- **Provided material**
····················

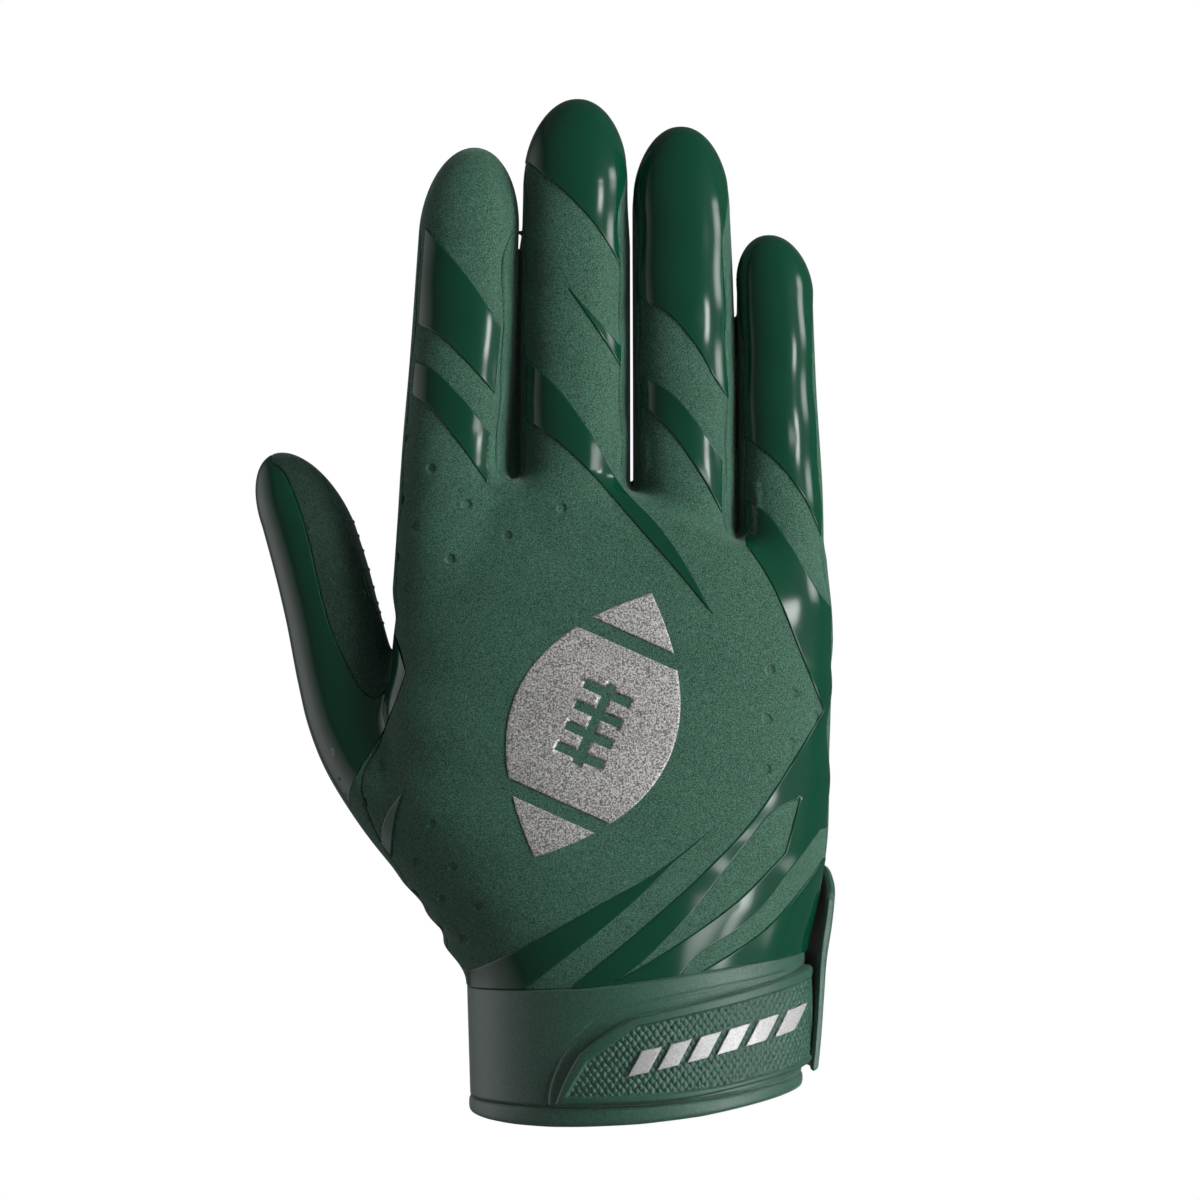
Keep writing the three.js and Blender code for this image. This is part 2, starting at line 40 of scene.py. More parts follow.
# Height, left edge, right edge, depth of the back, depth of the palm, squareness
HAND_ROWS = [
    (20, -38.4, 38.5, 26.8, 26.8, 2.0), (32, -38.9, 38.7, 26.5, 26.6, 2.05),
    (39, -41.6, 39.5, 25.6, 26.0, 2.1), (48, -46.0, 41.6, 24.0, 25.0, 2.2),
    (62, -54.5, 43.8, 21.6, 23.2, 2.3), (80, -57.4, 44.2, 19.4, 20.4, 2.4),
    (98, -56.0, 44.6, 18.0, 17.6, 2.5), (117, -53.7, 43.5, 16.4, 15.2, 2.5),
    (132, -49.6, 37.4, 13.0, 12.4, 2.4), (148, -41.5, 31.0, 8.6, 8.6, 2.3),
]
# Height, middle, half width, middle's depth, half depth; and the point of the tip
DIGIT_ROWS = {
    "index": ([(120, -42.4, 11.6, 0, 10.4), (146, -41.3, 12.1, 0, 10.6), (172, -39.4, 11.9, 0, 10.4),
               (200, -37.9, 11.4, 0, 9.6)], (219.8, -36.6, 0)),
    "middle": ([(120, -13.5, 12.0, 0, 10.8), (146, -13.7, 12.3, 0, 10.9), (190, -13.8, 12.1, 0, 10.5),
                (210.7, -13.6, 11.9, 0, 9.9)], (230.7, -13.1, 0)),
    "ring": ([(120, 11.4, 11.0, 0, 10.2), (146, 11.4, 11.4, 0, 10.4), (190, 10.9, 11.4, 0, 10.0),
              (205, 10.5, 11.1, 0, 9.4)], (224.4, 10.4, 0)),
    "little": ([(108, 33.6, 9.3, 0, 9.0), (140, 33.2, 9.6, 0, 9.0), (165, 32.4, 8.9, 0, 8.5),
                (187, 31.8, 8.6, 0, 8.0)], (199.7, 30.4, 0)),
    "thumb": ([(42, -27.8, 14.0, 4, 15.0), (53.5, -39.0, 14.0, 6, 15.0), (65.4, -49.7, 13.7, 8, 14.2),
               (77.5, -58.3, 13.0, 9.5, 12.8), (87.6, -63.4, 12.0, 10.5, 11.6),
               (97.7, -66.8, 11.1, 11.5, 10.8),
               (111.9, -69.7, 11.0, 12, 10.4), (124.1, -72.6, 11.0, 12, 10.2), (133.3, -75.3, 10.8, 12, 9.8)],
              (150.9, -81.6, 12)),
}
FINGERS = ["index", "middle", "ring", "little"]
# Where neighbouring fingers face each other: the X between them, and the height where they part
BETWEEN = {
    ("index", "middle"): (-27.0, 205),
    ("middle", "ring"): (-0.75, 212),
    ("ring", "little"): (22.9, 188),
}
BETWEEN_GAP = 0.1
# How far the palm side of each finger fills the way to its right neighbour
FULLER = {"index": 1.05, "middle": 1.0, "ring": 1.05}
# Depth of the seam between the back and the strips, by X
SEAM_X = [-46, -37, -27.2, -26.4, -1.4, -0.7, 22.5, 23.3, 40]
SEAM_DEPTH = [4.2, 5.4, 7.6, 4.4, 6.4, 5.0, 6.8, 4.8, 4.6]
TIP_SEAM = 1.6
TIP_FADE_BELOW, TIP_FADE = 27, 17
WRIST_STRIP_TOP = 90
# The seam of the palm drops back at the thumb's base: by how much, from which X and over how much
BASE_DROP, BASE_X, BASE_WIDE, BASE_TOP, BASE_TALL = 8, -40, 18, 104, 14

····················

- **Goal of the exercise**
Make an exact copy of every line in the data.

- **Written response**
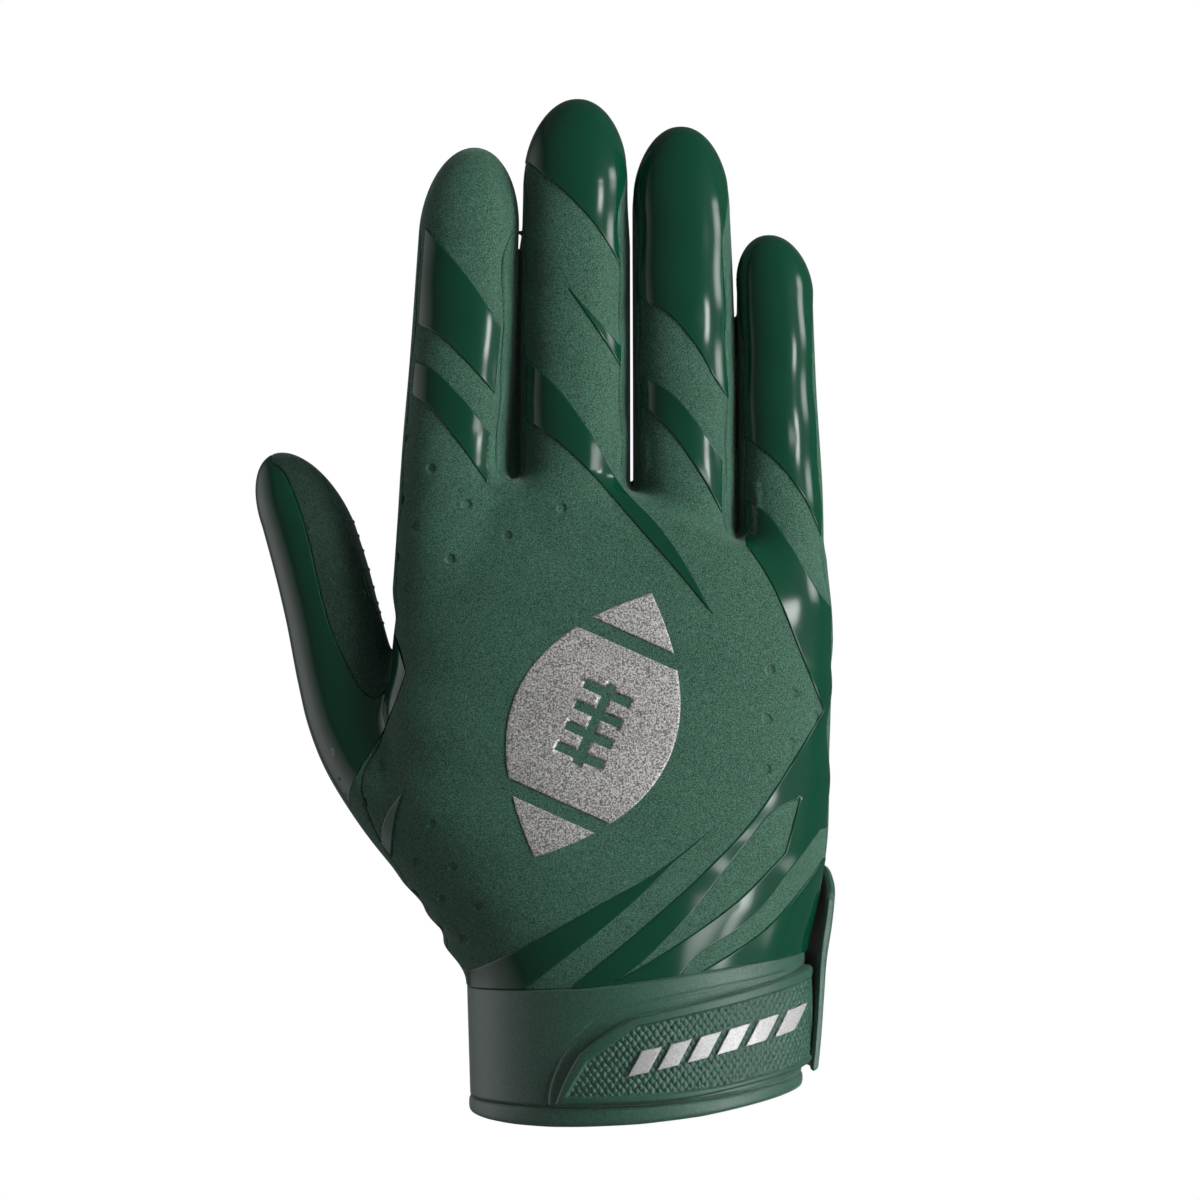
Keep writing the three.js and Blender code for this image. This is part 2, starting at line 40 of scene.py. More parts follow.
# Height, left edge, right edge, depth of the back, depth of the palm, squareness
HAND_ROWS = [
    (20, -38.4, 38.5, 26.8, 26.8, 2.0), (32, -38.9, 38.7, 26.5, 26.6, 2.05),
    (39, -41.6, 39.5, 25.6, 26.0, 2.1), (48, -46.0, 41.6, 24.0, 25.0, 2.2),
    (62, -54.5, 43.8, 21.6, 23.2, 2.3), (80, -57.4, 44.2, 19.4, 20.4, 2.4),
    (98, -56.0, 44.6, 18.0, 17.6, 2.5), (117, -53.7, 43.5, 16.4, 15.2, 2.5),
    (132, -49.6, 37.4, 13.0, 12.4, 2.4), (148, -41.5, 31.0, 8.6, 8.6, 2.3),
]
# Height, middle, half width, middle's depth, half depth; and the point of the tip
DIGIT_ROWS = {
    "index": ([(120, -42.4, 11.6, 0, 10.4), (146, -41.3, 12.1, 0, 10.6), (172, -39.4, 11.9, 0, 10.4),
               (200, -37.9, 11.4, 0, 9.6)], (219.8, -36.6, 0)),
    "middle": ([(120, -13.5, 12.0, 0, 10.8), (146, -13.7, 12.3, 0, 10.9), (190, -13.8, 12.1, 0, 10.5),
                (210.7, -13.6, 11.9, 0, 9.9)], (230.7, -13.1, 0)),
    "ring": ([(120, 11.4, 11.0, 0, 10.2), (146, 11.4, 11.4, 0, 10.4), (190, 10.9, 11.4, 0, 10.0),
              (205, 10.5, 11.1, 0, 9.4)], (224.4, 10.4, 0)),
    "little": ([(108, 33.6, 9.3, 0, 9.0), (140, 33.2, 9.6, 0, 9.0), (165, 32.4, 8.9, 0, 8.5),
                (187, 31.8, 8.6, 0, 8.0)], (199.7, 30.4, 0)),
    "thumb": ([(42, -27.8, 14.0, 4, 15.0), (53.5, -39.0, 14.0, 6, 15.0), (65.4, -49.7, 13.7, 8, 14.2),
               (77.5, -58.3, 13.0, 9.5, 12.8), (87.6, -63.4, 12.0, 10.5, 11.6),
               (97.7, -66.8, 11.1, 11.5, 10.8),
               (111.9, -69.7, 11.0, 12, 10.4), (124.1, -72.6, 11.0, 12, 10.2), (133.3, -75.3, 10.8, 12, 9.8)],
              (150.9, -81.6, 12)),
}
FINGERS = ["index", "middle", "ring", "little"]
# Where neighbouring fingers face each other: the X between them, and the height where they part
BETWEEN = {
    ("index", "middle"): (-27.0, 205),
    ("middle", "ring"): (-0.75, 212),
    ("ring", "little"): (22.9, 188),
}
BETWEEN_GAP = 0.1
# How far the palm side of each finger fills the way to its right neighbour
FULLER = {"index": 1.05, "middle": 1.0, "ring": 1.05}
# Depth of the seam between the back and the strips, by X
SEAM_X = [-46, -37, -27.2, -26.4, -1.4, -0.7, 22.5, 23.3, 40]
SEAM_DEPTH = [4.2, 5.4, 7.6, 4.4, 6.4, 5.0, 6.8, 4.8, 4.6]
TIP_SEAM = 1.6
TIP_FADE_BELOW, TIP_FADE = 27, 17
WRIST_STRIP_TOP = 90
# The seam of the palm drops back at the thumb's base: by how much, from which X and over how much
BASE_DROP, BASE_X, BASE_WIDE, BASE_TOP, BASE_TALL = 8, -40, 18, 104, 14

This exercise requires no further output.